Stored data
<<<<

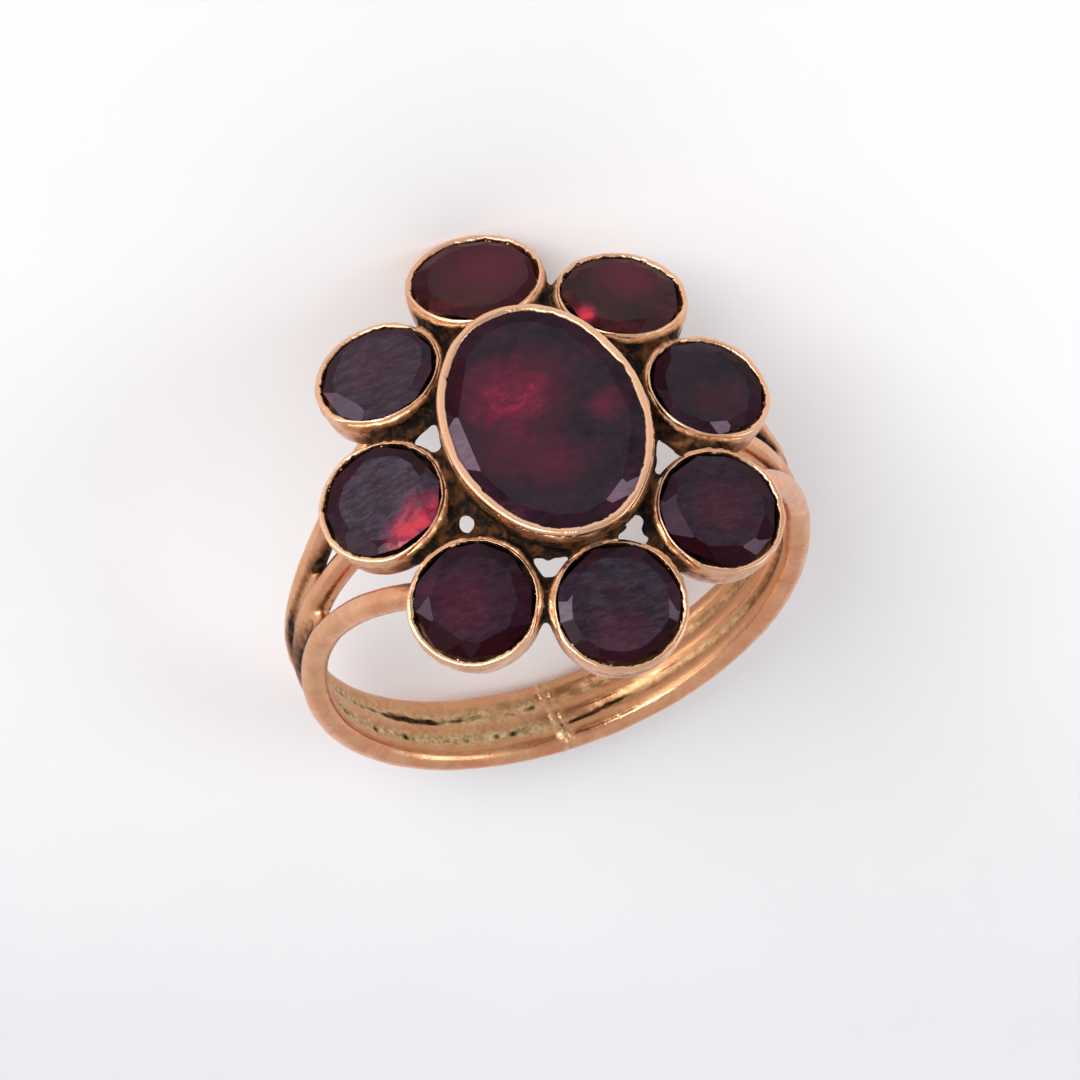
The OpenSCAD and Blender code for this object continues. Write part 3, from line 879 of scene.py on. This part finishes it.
def garnet_material(name, seed, haze, gloss, warm, painted_glows):
    """Dark garnet, warm red or plum: mottled, with painted red glows where light would come back out of it,
    painted light and shade on its facets, and a rubbed, hazy face. The glows are given as places in the part's
    millimetres, their reach and strength."""
    m, g, shader = new_material(name)
    place, p = g.coords(), g.coords(turn=(seed, seed * 0.7, seed * 0.3))
    table, shade = g.attribute("table"), g.attribute("shade")
    fibres = g.noise(g.coords((900, 2600, 1700), (0.4 + seed, 0.9, 0.2)), 1.0, 6, 0.7, 0.8)
    veil = g.noise(p, 0.8, 5, 0.62, 0.6)
    flecks = g.noise(p, 5.5, 4, 0.75, 0.3)
    f = g.add(g.mul(g.span(veil, 0.36, 0.64), 0.5), g.span(fibres, 0.3, 0.7, -0.12, 0.22))
    f = g.add(f, g.span(flecks, 0.3, 0.7, -0.12, 0.14), True)
    blurred = g.add(g.span(veil, 0.3, 0.7, -0.35, 0.35), g.span(flecks, 0.3, 0.7, -0.12, 0.12))
    # painted glow: clouds of red where light would come back out of the stone
    painted_glow_sum = 0.0
    for at, reach, strength in painted_glows:
        near = g.add(g.vector("DISTANCE", place, at), g.mul(blurred, reach))
        near = g.span(near, reach, 0.0, 0, strength)
        painted_glow_sum = g.add(painted_glow_sum, near, True)
    shades = ((srgb(30, 12, 16), srgb(66, 24, 28), srgb(104, 34, 36)) if warm else
              (srgb(17, 14, 20), srgb(52, 27, 42), srgb(92, 30, 50)))
    colour = g.mix(g.span(f, 0.0, 0.45), shades[0], shades[1])
    colour = g.mix(g.span(f, 0.45, 0.9), colour, shades[2])
    glow = g.mul(painted_glow_sum, g.span(fibres, 0.25, 0.75, 0.65, 1.15))
    colour = g.mix(g.span(glow, 0.0, 0.6), colour, srgb(138, 26, 62))
    colour = g.mix(g.span(glow, 0.45, 1.0), colour, srgb(236, 62, 74))
    # painted light and shade on the facets: some painted dark, some painted as catching the light
    facet = g.math("MAXIMUM", table, g.span(shade, 0.0, 0.6, 0.1, 1.0))
    colour = g.mix(facet, srgb(34, 5, 10), colour)
    dust = g.noise(g.coords((600, 2100, 2100), (0.2, 0.7, 1.9 + seed)), 2.2, 5, 0.75)
    film = g.mul(g.span(g.add(dust, g.mul(veil, -0.4)), 0.15, 0.5), haze, True)
    film = g.mul(film, g.math("MAXIMUM", table, g.mul(shade, 0.8)))
    # painted reflection: the lightest facets get a pale lilac film as if they caught a lamp
    painted_facet_glint = g.mul(g.math("SUBTRACT", 1.0, table), g.span(shade, 0.82, 1.0))
    film = g.math("MAXIMUM", film, g.mul(painted_facet_glint, g.span(dust, 0.3, 0.7, 0.6, 1.0)))
    colour = g.mix(g.mul(film, 0.55), colour, g.mix(painted_facet_glint, srgb(92, 80, 96), srgb(150, 128, 146)))
    g.plug(colour, shader.inputs["Base Color"])
    g.plug(g.add(g.span(flecks, 0.35, 0.75, 0.04, 0.12), g.mul(film, 0.12)), shader.inputs["Roughness"])
    clear = g.mul(g.span(film, 0, 1, 0.45, 0.15), g.mul(facet, g.span(table, 0, 1, 0.5, 1.0)))
    g.plug(clear, shader.inputs["Transmission Weight"])
    shader.inputs["IOR"].default_value = 1.4
    g.plug(g.mul(gloss, facet), shader.inputs["Specular IOR Level"])
    scratch = g.noise(g.coords((300, 2600, 2600), (0.3, 0.5, 0.9 + seed)), 3.0, 2, 0.5)
    height = g.add(g.mul(g.noise(p, 5.0, 2, 0.5), 0.006), g.mul(scratch, 0.004))
    g.plug(g.bump(height, 0.35), shader.inputs["Normal"])
    return m


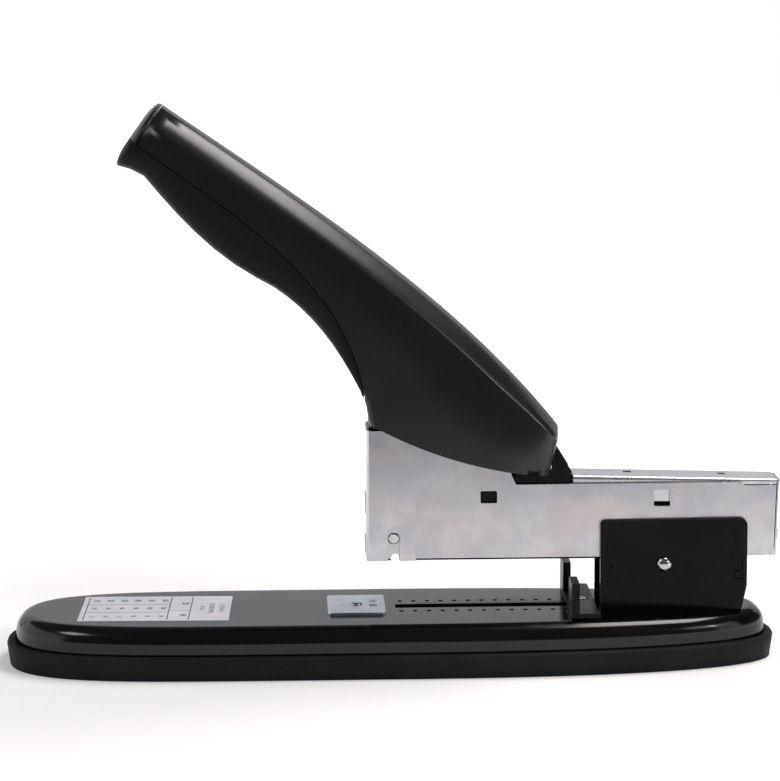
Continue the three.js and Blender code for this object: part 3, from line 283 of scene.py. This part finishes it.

>>>>

In the listing above, find each line with the word "finishes" and copy it.

### Answer to the problem
The OpenSCAD and Blender code for this object continues. Write part 3, from line 879 of scene.py on. This part finishes it.
Continue the three.js and Blender code for this object: part 3, from line 283 of scene.py. This part finishes it.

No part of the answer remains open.